Bridget Phillipson and Sir Keir Starmer both think that knowledge and skills should not be a case of either-or
The hard edges between ‘knowledge’ and ‘skills’ in the education policy world are starting to fray.
Labour's view on general and vocational education
Much has been made of Sir Keir Starmer recently saying that students need “a grounding” in both knowledge and skills, with room for both “practical problem-solving and academic rigour.”
Over the weekend the shadow education secretary, Bridget Phillipson, reinforced this, saying she doesn’t accept that there has to be a divide between knowledge and skills and “it’s not about choosing one or the other.”
The Conservatives and the skills agenda
In fact, the government has itself focused much more on the skills agenda in recent years, announcing its intention that “whatever qualification a young person or an adult chooses they can be confident that it will be high-quality and will lead to good outcomes.”
It sounds good, but many have asked what it really means in practice.
Knowledge and skills - separate entities or two sides of the same coin?
Given the continuing power of the GCSE and A level brands, should we expect this to change the qualifications young people actually take?
In a world where we breakdown the barriers between knowledge and skills, what should that mean for how we assess our students?
Learning skills requires knowledge. Maths is applied to the real world, through engineering, in construction.
The science of electric motors sits at the heart of being a modern mechanic. And similarly, knowledge never sits in isolation. As well as knowing scientific principles or literary classics, what must come is the ability to research, to communicate and to interrogate them.
So, yes, knowledge and skills are two sides of the same coin.
In which case, what if we thought about how to get the best of both worlds, helping our young people succeed in whatever discipline or profession they chose?
Knowledge and skills in the vocational education arena
There are already some huge reforms underway in the vocational space with the aim of amalgamating the assessment of skills, knowledge and behaviours.

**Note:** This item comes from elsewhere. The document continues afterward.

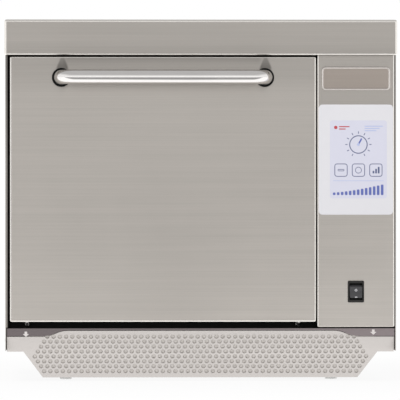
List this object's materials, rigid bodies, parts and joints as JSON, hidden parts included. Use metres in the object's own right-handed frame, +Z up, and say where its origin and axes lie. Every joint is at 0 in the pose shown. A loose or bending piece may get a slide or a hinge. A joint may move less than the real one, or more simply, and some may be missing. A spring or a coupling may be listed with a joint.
{
  "type": "speed oven",
  "caption": "Countertop speed oven with a drop-down door and bar handle, a touch control column, a rocker switch and a pull-off perforated air filter below.",
  "frame": {"origin": "on the worktop under the middle of the whole oven, handle and exhaust outlet included", "axes": "+X to the right seen from the front, +Y from the door to the back, +Z up"},
  "size_m": [0.598, 0.639, 0.551],
  "materials": {
    "brushed_casing": "satin",
    "sheet_steel": "satin",
    "heater_steel": "matte",
    "polished_steel": "polished",
    "black_plastic": "satin",
    "white_plastic": "satin",
    "grey_plastic": "matte",
    "circuit_board": "satin",
    "cast_aluminium": "satin",
    "motor_casing": "satin",
    "glass_wool": "matte",
    "filter_mesh": "matte",
    "ceramic_plate": "matte",
    "seal_rubber": "matte",
    "foot_rubber": "matte"
  },
  "bodies": {
    "case": {"top_cover": "brushed_casing", "left_side_panel": "brushed_casing", "right_side_panel": "brushed_casing", "rear_panel": "brushed_casing", "base_pan": "sheet_steel", "base_front_strip": "sheet_steel", "intake_duct": "sheet_steel", "front_frame": "sheet_steel", "foot_front_left": "foot_rubber", "foot_front_right": "foot_rubber", "foot_rear_left": "foot_rubber", "foot_rear_right": "foot_rubber", "control_panel": "brushed_casing", "badge_plate": "polished_steel", "touch_overlay": "white_plastic", "display_module": "black_plastic", "control_board": "circuit_board", "switch_bezel": "black_plastic", "cavity_liner": "sheet_steel", "insulation_wrap": "glass_wool", "fan_baffle": "sheet_steel", "heater_coil": "heater_steel", "motor_bulkhead": "sheet_steel", "fan_motor": "motor_casing", "stirrer_cover": "ceramic_plate", "stirrer_motor": "grey_plastic", "waveguide": "cast_aluminium", "magnetron": "cast_aluminium", "high_voltage_transformer": "sheet_steel", "high_voltage_capacitor": "cast_aluminium", "cooling_fan_housing": "black_plastic", "rack_support_left": "sheet_steel", "rack_support_right": "sheet_steel", "hinge_bracket_left": "sheet_steel", "hinge_bracket_right": "sheet_steel", "interlock_switch_upper": "black_plastic", "interlock_switch_lower": "black_plastic", "exhaust_duct": "sheet_steel", "cable_gland": "black_plastic"},
    "door": {"door_skin": "brushed_casing", "door_inner_plate": "polished_steel", "choke_cover": "white_plastic", "door_insulation": "glass_wool", "door_seal": "seal_rubber", "handle_bar": "polished_steel", "handle_collar_left": "black_plastic", "handle_collar_right": "black_plastic", "door_hinge_carrier_left": "sheet_steel", "door_hinge_carrier_right": "sheet_steel", "door_hinge_pin_left": "polished_steel", "door_hinge_pin_right": "polished_steel", "interlock_tongue_upper": "sheet_steel", "interlock_tongue_lower": "sheet_steel"},
    "air_filter": {"air_filter_plate": "brushed_casing", "air_filter_mesh": "filter_mesh"},
    "power_rocker": {"switch_rocker": "black_plastic"},
    "convection_rotor": {"convection_fan": "cast_aluminium"},
    "cooling_rotor": {"cooling_fan_wheel": "black_plastic"},
    "stirrer_rotor": {"stirrer": "cast_aluminium"},
    "rack": {"wire_rack": "polished_steel"}
  },
  "joints": [
    {"name": "door_hinge", "type": "hinge", "parent": "case", "child": "door", "pos_m": [-0.0576, -0.2565, 0.094], "axis": [1, 0, 0], "range_deg": [0, 90]},
    {"name": "air_filter_pull", "type": "slide", "parent": "case", "child": "air_filter", "axis": [0, -1, 0], "range_m": [0, 0.08]},
    {"name": "power_switch", "type": "hinge", "parent": "case", "child": "power_rocker", "pos_m": [0.2362, -0.2655, 0.137], "axis": [1, 0, 0], "range_deg": [0, 16]},
    {"name": "convection_fan_spin", "type": "hinge", "parent": "case", "child": "convection_rotor", "pos_m": [-0.0576, 0.11, 0.292], "axis": [0, 1, 0], "continuous": true},
    {"name": "cooling_fan_spin", "type": "hinge", "parent": "case", "child": "cooling_rotor", "pos_m": [0.2285, 0.29, 0.2832], "axis": [0, 1, 0], "continuous": true},
    {"name": "stirrer_spin", "type": "hinge", "parent": "case", "child": "stirrer_rotor", "pos_m": [-0.0576, -0.0692, 0.153], "axis": [0, 0, 1], "continuous": true},
    {"name": "rack_lift", "type": "slide", "parent": "case", "child": "rack", "axis": [0, 0, 1], "range_m": [0, 0.04]}
  ]
}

In 2017 we saw the scrapping of Apprenticeship Frameworks in favour of Apprenticeship Standards, and we are in the midst of arguably the most sweeping reform at level 3, 2 and below that the sector has ever seen.
Funding concerns for mixed-study programmes
One area of concern for us, however, is the proposal to change funding rules around mixed-study programmes, and the potential for this to undermine the ability for schools and colleges to offer these to our young people.
More A levels being taken could be seen as good for AQA, but as an independent charity we are minded to ask, is it good for students?
Combining general and vocational qualifications widens student choice
Hundreds of thousands of learners who typically do mixed study programmes now will no longer have these choices and instead will need to consider A levels, Apprenticeships, T Levels, or a mixed-study programme made up of A Levels and A Level equivalents (Alternative Academic Qualifications).
We think the benefits of mixed-study programmes are evident.
After all, we’ve already said that knowledge and skills are two sides of the same coin.
Combining general and vocational qualifications not only allows cross-pollination of knowledge and skills, but also means young people can keep their options open and try out a range of topics and experiences.
In the general qualification space we have development of critical thinking, problem solving, and research skills – as well as knowledge and conceptual schemes which underpin further learning. In the vocational qualification space we have communication, team working and other skills everyone needs, as well as specific industry skills developed over time in real settings.
We believe the best education is one that broadens, not narrows, opportunity.
How can we get the best out of general and vocational qualifications?
Reforming technical education to raise quality and standards is therefore very welcome, but politicians should also look to ensure we get the best out of general and vocational qualifications together.
Perhaps this is the natural conclusion of what Sir Keir has set out – we can’t know if that is the Labour Party’s intention or not.
But, ultimately, it is through practical design of curricula, assessments and qualifications that we will truly break down the false dichotomy between knowledge and skills.